Dans la Drôme, une rencontre inattendue entre l'univers fantastique de Tolkien et le Palais idéal du facteur Cheval
Depuis le 11 juin et jusqu’au 3 octobre, l'univers de Tolkien a élu domicile dans le Palais idéal du facteur Cheval, à Hauterives dans la Drôme, à l’occasion de l’exposition "Fantaisies héroïques".
Il est 18h30. Alors que les derniers visiteurs commencent à quitter les lieux, le soleil se couche sur la façade ouest du Palais idéal du facteur Cheval. Les rayons flamboyants viennent éclairer une sphère en pierre, située sur la terrasse du bâtiment et, par un jeu de perspective, laissent deviner un grand œil de lumière.
Pour Frédéric Legros, directeur du Palais idéal de Hauterives (Drôme) depuis 2019, le parallèle avec la figure de Sauron, représenté par une pupille lumineuse dans le Seigneur des Anneaux de J.R.R. Tolkien, était évident. "Ce phénomène est la clé de voûte de l’exposition Fantaisies héroïques", dévoile-t-il.
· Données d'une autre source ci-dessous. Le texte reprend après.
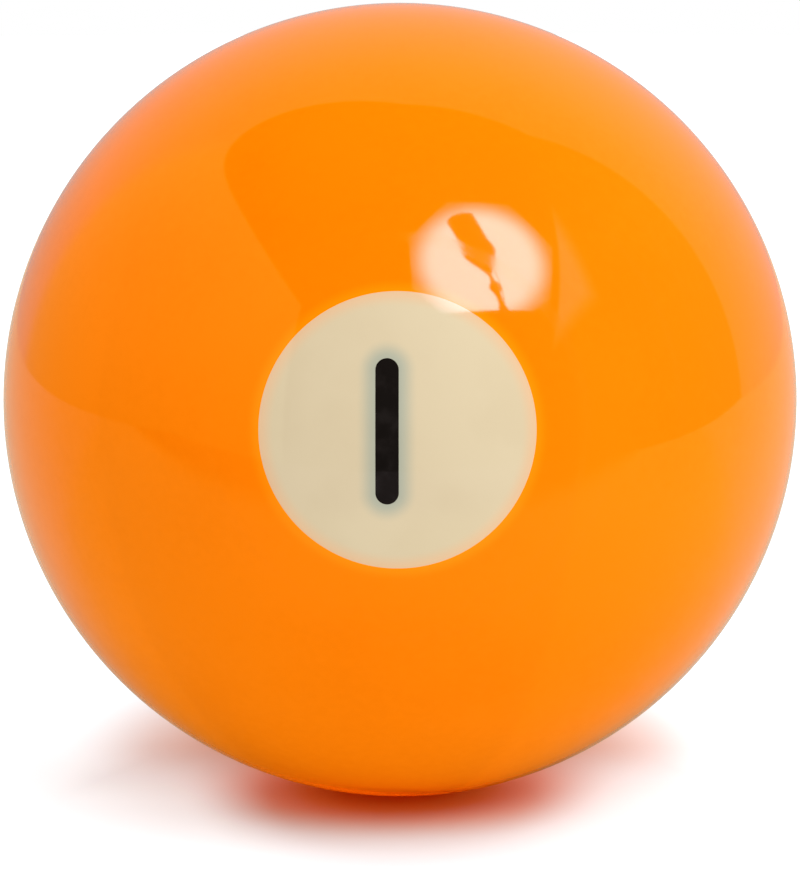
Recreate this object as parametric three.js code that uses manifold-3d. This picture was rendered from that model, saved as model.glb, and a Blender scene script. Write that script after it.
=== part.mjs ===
// A numbered pool ball. The ball is one solid casting of coloured resin. A pale disc is cast in
// flush at each end of one diameter, and each disc carries a plain upright stroke, the figure one,
// cast through its face in black resin.
// Millimetres, +Z up. The origin is the centre of the ball and Y is the number axis: the front
// disc faces -Y and the rear disc faces +Y.
import * as THREE from "three";
import { mergeVertices } from "three/addons/utils/BufferGeometryUtils.js";
import Module from "manifold-3d";

const wasm = await Module();
wasm.setup();

// Driving dimensions
const ballDiameter = 57.15; // 2 1/4 inches, the standard size
const discDiameter = 19; // across the disc at the surface of the ball, 3/4 inch
const discDepth = 7; // from the surface of the ball to the flat back of the disc, on the number axis
const discDraft = 3; // degrees that the side of the disc leans in towards its back
const strokeHeight = 10; // over both round ends
const strokeWidth = 1.6;
const strokeDepth = 4; // from the surface of the ball to the flat back of the stroke, on the number axis
const strokeOffset = 0.7; // from the number axis to the middle of the stroke, towards the reader's left
const seamGap = 0.3; // clearance all round a piece in the seat that it fills

// Fineness of the round faces
const facetDegrees = 5; // turn from one facet to the next, around the number axis and along it
const strokeEndDivisions = 6; // half the number of facets around each round end of a stroke

const ballRadius = ballDiameter / 2;
const toRadians = THREE.MathUtils.degToRad;
const around = Math.round(360 / facetDegrees);

// Half the number of facets along an arc, because a path gives an arc two for each division.
const divisionsAlong = (angle) => Math.ceil(angle / toRadians(facetDegrees) / 2);

// The section of a disc or of the seat that holds it, on one side of the number axis.
// grow is how much larger it is than the disc, all round.
function plugSection(grow) {
  const rimRadius = discDiameter / 2 + grow;
  const rimAngle = Math.asin(rimRadius / ballRadius); // from the number axis
  const rimHeight = ballRadius * Math.cos(rimAngle);
  const backHeight = ballRadius - discDepth - grow;
  const backRadius = rimRadius - (rimHeight - backHeight) * Math.tan(toRadians(discDraft));
  return { rimAngle, backHeight, backRadius };
}

// The whole ball with both seats open: from the floor of the rear seat, over the outside, and down
// into the front one.
function ballGeometry() {
  const { rimAngle, backHeight, backRadius } = plugSection(seamGap);
  const outerAngle = Math.PI - 2 * rimAngle;
  const section = new THREE.Path();
  section.moveTo(0, -backHeight);
  section.lineTo(backRadius, -backHeight);
  section.absarc(0, 0, ballRadius, -outerAngle / 2, outerAngle / 2, false);
  section.lineTo(backRadius, backHeight);
  section.lineTo(0, backHeight);
  return new THREE.LatheGeometry(section.getPoints(divisionsAlong(outerAngle)), around);
}

// A disc before the stroke is cut into it, with its face towards +Y.
function plugGeometry() {
  const { rimAngle, backHeight, backRadius } = plugSection(0);
  const section = new THREE.Path();
  section.moveTo(0, backHeight);
  section.lineTo(backRadius, backHeight);
  section.absarc(0, 0, ballRadius, Math.PI / 2 - rimAngle, Math.PI / 2, false);
  return new THREE.LatheGeometry(section.getPoints(divisionsAlong(rimAngle)), around);
}

// A bar with round ends that stands through the face of a disc: the stroke itself, or with grow the
// slot that holds it.
function strokeGeometry(grow) {
  const endRadius = strokeWidth / 2 + grow;
  const endCentre = (strokeHeight - strokeWidth) / 2;
  const outline = new THREE.Shape();
  outline.moveTo(endRadius, -endCentre);
  outline.absarc(0, endCentre, endRadius, 0, Math.PI, false);
  outline.absarc(0, -endCentre, endRadius, Math.PI, 2 * Math.PI, false);
  const depth = strokeDepth + grow + seamGap; // stands out of the face by a gap's width
  const bar = new THREE.ExtrudeGeometry(outline, {
    depth,
    bevelEnabled: false,
    curveSegments: strokeEndDivisions,
  });
  bar.rotateX(-Math.PI / 2);
  return bar.translate(strokeOffset, ballRadius - strokeDepth - grow, 0);
}

// A geometry as a solid that can be cut.
function solid(geometry) {
  const bare = geometry.clone();
  bare.deleteAttribute("normal");
  bare.deleteAttribute("uv");
  const merged = mergeVertices(bare);
  return new wasm.Manifold(
    new wasm.Mesh({
      numProp: 3,
      vertProperties: new Float32Array(merged.attributes.position.array),
      triVerts: new Uint32Array(merged.index.array),
    }),
  );
}

// A cut solid as a geometry again.
function geometryOf(cut) {
  const { vertProperties, triVerts } = cut.getMesh();
  const geometry = new THREE.BufferGeometry();
  geometry.setAttribute("position", new THREE.BufferAttribute(vertProperties, 3));
  geometry.setIndex(new THREE.BufferAttribute(triVerts, 1));
  geometry.computeVertexNormals();
  return geometry;
}

const polishedResin = (name, color) =>
  new THREE.MeshStandardMaterial({ name, color, roughness: 0.08, metalness: 0 });
const orangeResin = polishedResin("orange resin", 0xf98108);
const ivoryResin = polishedResin("ivory resin", 0xe2d3ae);
const blackResin = polishedResin("black resin", 0x16120f);

function piece(name, geometry, material) {
  const mesh = new THREE.Mesh(geometry, material);
  mesh.name = name;
  return mesh;
}

const plug = solid(plugGeometry());
const discFace = geometryOf(plug.subtract(solid(strokeGeometry(seamGap))));
const numeralBar = geometryOf(plug.intersect(solid(strokeGeometry(0))));

// A disc and its numeral, facing +Y. Both ends of the ball carry the same pair.
function numberedDisc(end) {
  const group = new THREE.Group();
  group.add(piece(`${end}_disc`, discFace, ivoryResin));
  group.add(piece(`${end}_numeral`, numeralBar, blackResin));
  return group;
}

const ball = new THREE.Group();
ball.name = "pool_ball";
ball.add(piece("ball_body", ballGeometry(), orangeResin));

const rearDisc = numberedDisc("rear");
const frontDisc = numberedDisc("front");
frontDisc.rotation.z = Math.PI; // half a turn about the upright keeps the numeral upright
ball.add(frontDisc, rearDisc);

export default ball;
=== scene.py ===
from math import atan2, cos, pi, radians, sin, sqrt, tan

import bmesh
import bpy
from mathutils import Matrix, Vector


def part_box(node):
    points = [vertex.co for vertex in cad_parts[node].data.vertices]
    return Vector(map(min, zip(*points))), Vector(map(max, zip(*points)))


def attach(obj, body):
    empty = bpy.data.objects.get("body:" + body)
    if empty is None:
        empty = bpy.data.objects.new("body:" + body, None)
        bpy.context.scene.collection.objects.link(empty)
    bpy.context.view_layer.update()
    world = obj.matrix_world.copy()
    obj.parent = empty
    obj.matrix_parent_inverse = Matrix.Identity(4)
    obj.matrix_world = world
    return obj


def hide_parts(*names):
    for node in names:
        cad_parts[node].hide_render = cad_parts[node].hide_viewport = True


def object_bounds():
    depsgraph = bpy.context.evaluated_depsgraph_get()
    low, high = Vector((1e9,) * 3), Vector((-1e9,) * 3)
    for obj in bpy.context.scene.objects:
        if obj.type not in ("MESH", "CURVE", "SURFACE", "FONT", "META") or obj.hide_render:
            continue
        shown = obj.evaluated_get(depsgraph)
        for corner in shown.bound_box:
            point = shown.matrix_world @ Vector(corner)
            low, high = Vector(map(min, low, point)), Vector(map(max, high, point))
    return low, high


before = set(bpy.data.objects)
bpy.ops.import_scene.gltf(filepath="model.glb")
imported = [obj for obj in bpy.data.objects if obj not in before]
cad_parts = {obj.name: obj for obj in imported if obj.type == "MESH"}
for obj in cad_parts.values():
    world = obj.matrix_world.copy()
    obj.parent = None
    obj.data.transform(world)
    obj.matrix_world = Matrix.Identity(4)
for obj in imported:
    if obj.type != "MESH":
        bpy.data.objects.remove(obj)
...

Filiation imaginaire entre deux univers
En 33 ans, Ferdinand Cheval, simple facteur de la Drôme, a construit de ses mains l’un des plus somptueux palais fantastiques en pierres. Dans cet édifice unique au monde, on y côtoie des géants, des animaux et des créations tout droit sorties d’un royaume onirique et paradoxalement très modernes. Ses inspirations, le facteur Cheval les puise dans des ouvrages et encyclopédies et ne sont pas sans rappeler l’univers imaginaire de Tolkien.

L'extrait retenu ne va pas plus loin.